>>>>

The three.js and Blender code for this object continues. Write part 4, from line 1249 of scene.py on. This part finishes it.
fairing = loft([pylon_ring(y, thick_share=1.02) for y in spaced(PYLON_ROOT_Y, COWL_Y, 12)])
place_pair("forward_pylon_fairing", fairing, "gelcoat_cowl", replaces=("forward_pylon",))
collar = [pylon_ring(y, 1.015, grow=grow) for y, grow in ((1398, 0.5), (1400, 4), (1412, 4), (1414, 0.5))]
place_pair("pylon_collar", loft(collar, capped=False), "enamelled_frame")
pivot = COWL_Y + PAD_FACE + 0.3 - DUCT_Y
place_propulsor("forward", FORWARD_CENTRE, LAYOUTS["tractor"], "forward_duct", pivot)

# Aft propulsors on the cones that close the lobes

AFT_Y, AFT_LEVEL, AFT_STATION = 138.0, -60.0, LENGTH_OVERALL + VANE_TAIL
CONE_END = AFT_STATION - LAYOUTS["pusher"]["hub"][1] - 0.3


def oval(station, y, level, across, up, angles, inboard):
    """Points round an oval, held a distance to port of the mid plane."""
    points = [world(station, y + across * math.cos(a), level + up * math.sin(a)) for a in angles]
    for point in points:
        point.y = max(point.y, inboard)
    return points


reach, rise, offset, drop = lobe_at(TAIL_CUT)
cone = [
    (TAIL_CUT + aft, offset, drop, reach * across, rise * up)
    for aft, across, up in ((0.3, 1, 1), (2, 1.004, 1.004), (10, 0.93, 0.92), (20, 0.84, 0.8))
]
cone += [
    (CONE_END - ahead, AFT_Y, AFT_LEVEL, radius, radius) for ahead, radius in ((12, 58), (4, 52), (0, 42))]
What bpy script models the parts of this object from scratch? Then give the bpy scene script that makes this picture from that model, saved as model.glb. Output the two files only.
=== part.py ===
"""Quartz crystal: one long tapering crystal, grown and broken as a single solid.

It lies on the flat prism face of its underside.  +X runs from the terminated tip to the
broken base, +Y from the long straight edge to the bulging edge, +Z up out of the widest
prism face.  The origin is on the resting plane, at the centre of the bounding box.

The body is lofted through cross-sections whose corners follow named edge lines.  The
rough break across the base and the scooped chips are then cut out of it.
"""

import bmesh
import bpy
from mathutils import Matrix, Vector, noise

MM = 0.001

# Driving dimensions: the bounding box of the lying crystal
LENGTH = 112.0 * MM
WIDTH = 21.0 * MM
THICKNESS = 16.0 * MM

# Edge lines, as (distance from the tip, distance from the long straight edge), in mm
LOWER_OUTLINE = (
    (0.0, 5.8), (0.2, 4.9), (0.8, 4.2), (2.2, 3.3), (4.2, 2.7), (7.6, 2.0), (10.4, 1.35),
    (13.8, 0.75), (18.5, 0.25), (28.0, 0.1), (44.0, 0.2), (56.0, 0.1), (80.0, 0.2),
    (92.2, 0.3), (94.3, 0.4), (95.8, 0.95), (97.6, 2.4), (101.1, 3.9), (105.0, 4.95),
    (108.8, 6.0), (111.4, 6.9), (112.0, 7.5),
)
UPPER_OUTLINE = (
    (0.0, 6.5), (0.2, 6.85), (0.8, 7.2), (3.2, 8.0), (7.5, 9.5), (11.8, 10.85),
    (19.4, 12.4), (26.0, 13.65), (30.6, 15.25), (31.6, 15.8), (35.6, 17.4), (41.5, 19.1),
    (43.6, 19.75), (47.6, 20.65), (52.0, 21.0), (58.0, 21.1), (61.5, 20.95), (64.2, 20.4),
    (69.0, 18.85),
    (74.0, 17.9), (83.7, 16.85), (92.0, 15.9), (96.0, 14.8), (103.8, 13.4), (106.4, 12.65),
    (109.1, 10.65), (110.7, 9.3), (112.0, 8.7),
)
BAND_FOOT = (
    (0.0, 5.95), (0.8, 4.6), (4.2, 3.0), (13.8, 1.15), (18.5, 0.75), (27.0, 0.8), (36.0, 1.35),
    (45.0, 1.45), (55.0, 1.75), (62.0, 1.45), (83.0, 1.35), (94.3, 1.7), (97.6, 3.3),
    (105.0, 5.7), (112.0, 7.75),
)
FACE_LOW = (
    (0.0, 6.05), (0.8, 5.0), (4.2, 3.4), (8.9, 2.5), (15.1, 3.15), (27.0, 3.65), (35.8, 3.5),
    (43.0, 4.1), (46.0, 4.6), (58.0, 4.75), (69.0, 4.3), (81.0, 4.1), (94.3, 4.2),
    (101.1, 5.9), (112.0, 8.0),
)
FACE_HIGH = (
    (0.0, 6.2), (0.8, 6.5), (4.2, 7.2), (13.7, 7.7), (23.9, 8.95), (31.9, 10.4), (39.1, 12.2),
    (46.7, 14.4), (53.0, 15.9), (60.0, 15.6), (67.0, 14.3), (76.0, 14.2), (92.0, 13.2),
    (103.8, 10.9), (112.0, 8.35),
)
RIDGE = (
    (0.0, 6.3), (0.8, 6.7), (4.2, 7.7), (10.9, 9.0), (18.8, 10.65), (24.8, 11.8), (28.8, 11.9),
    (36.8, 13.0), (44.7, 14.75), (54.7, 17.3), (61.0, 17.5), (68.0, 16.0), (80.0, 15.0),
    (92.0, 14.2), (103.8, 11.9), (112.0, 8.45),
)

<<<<

→ Instruction: Write out every line of the records exactly.

→ Answer to the problem:
The three.js and Blender code for this object continues. Write part 4, from line 1249 of scene.py on. This part finishes it.
fairing = loft([pylon_ring(y, thick_share=1.02) for y in spaced(PYLON_ROOT_Y, COWL_Y, 12)])
place_pair("forward_pylon_fairing", fairing, "gelcoat_cowl", replaces=("forward_pylon",))
collar = [pylon_ring(y, 1.015, grow=grow) for y, grow in ((1398, 0.5), (1400, 4), (1412, 4), (1414, 0.5))]
place_pair("pylon_collar", loft(collar, capped=False), "enamelled_frame")
pivot = COWL_Y + PAD_FACE + 0.3 - DUCT_Y
place_propulsor("forward", FORWARD_CENTRE, LAYOUTS["tractor"], "forward_duct", pivot)

# Aft propulsors on the cones that close the lobes

AFT_Y, AFT_LEVEL, AFT_STATION = 138.0, -60.0, LENGTH_OVERALL + VANE_TAIL
CONE_END = AFT_STATION - LAYOUTS["pusher"]["hub"][1] - 0.3


def oval(station, y, level, across, up, angles, inboard):
    """Points round an oval, held a distance to port of the mid plane."""
    points = [world(station, y + across * math.cos(a), level + up * math.sin(a)) for a in angles]
    for point in points:
        point.y = max(point.y, inboard)
    return points


reach, rise, offset, drop = lobe_at(TAIL_CUT)
cone = [
    (TAIL_CUT + aft, offset, drop, reach * across, rise * up)
    for aft, across, up in ((0.3, 1, 1), (2, 1.004, 1.004), (10, 0.93, 0.92), (20, 0.84, 0.8))
]
cone += [
    (CONE_END - ahead, AFT_Y, AFT_LEVEL, radius, radius) for ahead, radius in ((12, 58), (4, 52), (0, 42))]
What bpy script models the parts of this object from scratch? Then give the bpy scene script that makes this picture from that model, saved as model.glb. Output the two files only.
=== part.py ===
"""Quartz crystal: one long tapering crystal, grown and broken as a single solid.

It lies on the flat prism face of its underside.  +X runs from the terminated tip to the
broken base, +Y from the long straight edge to the bulging edge, +Z up out of the widest
prism face.  The origin is on the resting plane, at the centre of the bounding box.

The body is lofted through cross-sections whose corners follow named edge lines.  The
rough break across the base and the scooped chips are then cut out of it.
"""

import bmesh
import bpy
from mathutils import Matrix, Vector, noise

MM = 0.001

# Driving dimensions: the bounding box of the lying crystal
LENGTH = 112.0 * MM
WIDTH = 21.0 * MM
THICKNESS = 16.0 * MM

# Edge lines, as (distance from the tip, distance from the long straight edge), in mm
LOWER_OUTLINE = (
    (0.0, 5.8), (0.2, 4.9), (0.8, 4.2), (2.2, 3.3), (4.2, 2.7), (7.6, 2.0), (10.4, 1.35),
    (13.8, 0.75), (18.5, 0.25), (28.0, 0.1), (44.0, 0.2), (56.0, 0.1), (80.0, 0.2),
    (92.2, 0.3), (94.3, 0.4), (95.8, 0.95), (97.6, 2.4), (101.1, 3.9), (105.0, 4.95),
    (108.8, 6.0), (111.4, 6.9), (112.0, 7.5),
)
UPPER_OUTLINE = (
    (0.0, 6.5), (0.2, 6.85), (0.8, 7.2), (3.2, 8.0), (7.5, 9.5), (11.8, 10.85),
    (19.4, 12.4), (26.0, 13.65), (30.6, 15.25), (31.6, 15.8), (35.6, 17.4), (41.5, 19.1),
    (43.6, 19.75), (47.6, 20.65), (52.0, 21.0), (58.0, 21.1), (61.5, 20.95), (64.2, 20.4),
    (69.0, 18.85),
    (74.0, 17.9), (83.7, 16.85), (92.0, 15.9), (96.0, 14.8), (103.8, 13.4), (106.4, 12.65),
    (109.1, 10.65), (110.7, 9.3), (112.0, 8.7),
)
BAND_FOOT = (
    (0.0, 5.95), (0.8, 4.6), (4.2, 3.0), (13.8, 1.15), (18.5, 0.75), (27.0, 0.8), (36.0, 1.35),
    (45.0, 1.45), (55.0, 1.75), (62.0, 1.45), (83.0, 1.35), (94.3, 1.7), (97.6, 3.3),
    (105.0, 5.7), (112.0, 7.75),
)
FACE_LOW = (
    (0.0, 6.05), (0.8, 5.0), (4.2, 3.4), (8.9, 2.5), (15.1, 3.15), (27.0, 3.65), (35.8, 3.5),
    (43.0, 4.1), (46.0, 4.6), (58.0, 4.75), (69.0, 4.3), (81.0, 4.1), (94.3, 4.2),
    (101.1, 5.9), (112.0, 8.0),
)
FACE_HIGH = (
    (0.0, 6.2), (0.8, 6.5), (4.2, 7.2), (13.7, 7.7), (23.9, 8.95), (31.9, 10.4), (39.1, 12.2),
    (46.7, 14.4), (53.0, 15.9), (60.0, 15.6), (67.0, 14.3), (76.0, 14.2), (92.0, 13.2),
    (103.8, 10.9), (112.0, 8.35),
)
RIDGE = (
    (0.0, 6.3), (0.8, 6.7), (4.2, 7.7), (10.9, 9.0), (18.8, 10.65), (24.8, 11.8), (28.8, 11.9),
    (36.8, 13.0), (44.7, 14.75), (54.7, 17.3), (61.0, 17.5), (68.0, 16.0), (80.0, 15.0),
    (92.0, 14.2), (103.8, 11.9), (112.0, 8.45),
)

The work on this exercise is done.